I realize that many good people shy away from saying it, but the reality is that Jews have very aggressively pursued policies that benefit them and are opposed to the interests of the traditional people of America and the West. And because Jews attained status as an intellectual and media elite, they have been able to have a very large effect on public policy and even on the attitudes of non-Jews.
Plaut emphasizes the difference between the very aggressive behavior of Eastern European immigrants with their hatred of Christianity contrasted with the German Jews who arrived in the mid-19th century and “embraced the holiday.” It’s an important distinction, at least in the American context. But in any case, Plaut’s description of the motives of the Eastern European as stemming from their hatred of Christianity hardly paints them as idealistic crusaders on behalf of an open society.
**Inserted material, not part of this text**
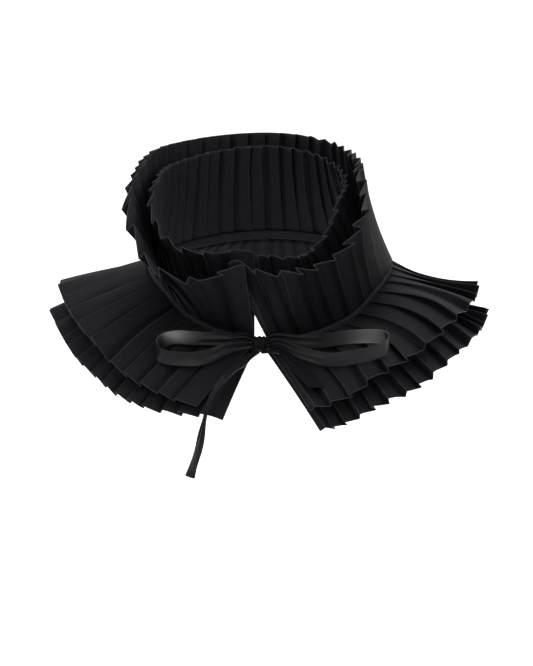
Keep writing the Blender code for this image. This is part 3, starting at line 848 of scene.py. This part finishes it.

It bears repeating once again that Jews react with hostility to the idea that Israel should not have a Jewish ethnocultural core while they have led the campaign against the idea that America and the West have any ethnocultural core. As with their promoting non-White, non-Christian immigration, their advocacy has nothing to do with ideals of moral universalism but everything to do with pursuing what’s good for the Jews, motivated by Jewish hatreds toward the traditional people and cultures of the West. The war on Christmas is thus a central example of the theme of Jews as a hostile elite.